Abstract Inflammatory cells like microglia exert beneficial effects on neuronal survival, synaptic maintenance, and circuit plasticity. Most research has focused on neural injury or insult; roles in normal development and homeostasis remain less clear. To characterize the behavior of microglia under non-pathological conditions, we exploit seasonal death and replacement of neurons in a sensorimotor brain region responsible for singing behavior in white-crowned sparrow, Zonotrichia leucophrys. The song control nucleus HVC incorporates 50,000 new projection neurons into an existing pool of 100,000 neurons within one week of transitioning to breeding conditions.

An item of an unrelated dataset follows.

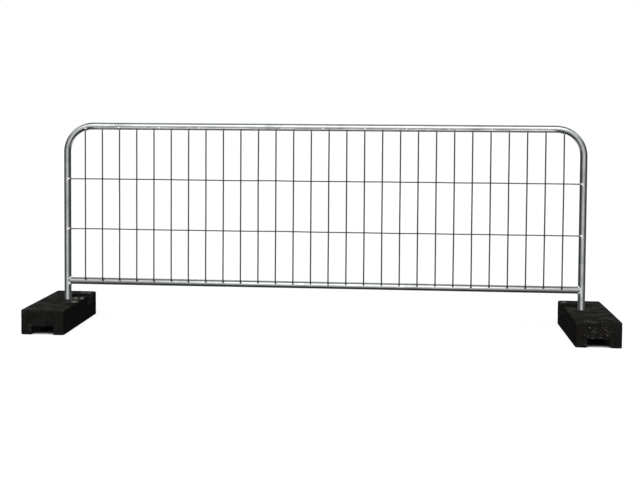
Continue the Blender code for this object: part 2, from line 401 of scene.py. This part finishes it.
def rubber_look(name, leg_x, fleck_places, scuff_places):
    """Moulded recycled rubber, worn and dusty, with painted light on its top faces, on the
    foot whose leg is at leg_x.
    """
    material, graph, shader = new_look(name, 0.0, 0.02)
    solid = graph.objects()
    geometry = graph.node("ShaderNodeNewGeometry")
    _, _, facing = graph.split(geometry.outputs["Normal"])
    upward = graph.ramp(facing, (0.75, 0.0), (0.97, 1.0))
    black, crumb_height = rubber_crumb(graph, solid)
    black = with_flecks(graph, solid, black, fleck_places)
    black = with_worn_edges(graph, solid, black, geometry.outputs["Pointiness"])
    black = with_dust_and_top_sheen(graph, solid, black, upward, turning_marks(graph, solid, leg_x))
    black = with_scuffs(graph, solid, black, upward, scuff_places)
    rough = graph.ramp(graph.noise(solid, 35.0, 3.0), (0.3, 0.78), (0.7, 0.95))
    normal = graph.bump(
        (graph.noise(solid, 60.0, 5.0, 0.65), 0.55, 0.0012),
        (crumb_height, 0.45, 0.0007),
    )
    dress(graph, shader, black, rough, normal)
    return material


TUBE = tube_look("galvanised_tube", 0.0)
RAIL = tube_look("galvanised_rail", 1.0)
WIRE = wire_look()
WELD = weld_look()
PAINTED_PIT_SHADE = pit_shade_look()


# ---------------------------------------------------------------- building pieces
def add_piece(name, shape, material, slot, body, *replaced):
    """Finish a bmesh as a piece with its material and body. The slot argument is not used.
    """
    bmesh.ops.recalc_face_normals(shape, faces=shape.faces)
    mesh = bpy.data.meshes.new(name)
    shape.to_mesh(mesh)
    shape.free()
    mesh.shade_smooth()
    mesh.set_sharp_from_angle(angle=math.radians(50))
    mesh.materials.append(material)
    piece = bpy.data.objects.new(name, mesh)
    bpy.context.scene.collection.objects.link(piece)
    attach(piece, body)
    if replaced:
        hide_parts(*replaced)
    return piece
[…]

Within four days of transitioning back to nonbreeding conditions, an equal number of HVC neurons dies. Seasonal neuronal death in HVC increases neural stem cell proliferation in the adjacent ventral ventricular zone. This growth and regression correlates to respective increases and decreases in song production rate and quality. We found that microglia activation mediates pro-neurogenic responses in each of two paradigms: (i) inflammation induced locally with lipopolysaccharide microinjection in HVC was sufficient to induce neural stem cell proliferation; (ii) inflammation, including activation of microglia, was necessary to induce neural stem cell proliferation following seasonal neuronal loss. Having established that activation of microglia drives pro-neurogenic responses under non-pathological conditions, we are enabling future mechanistic studies with essential genetic and molecular tools, including a high quality annotated genome and transcriptome, cell-type specific molecular markers, in vivo imaging, and CRISPR/Cas9 mutagenesis.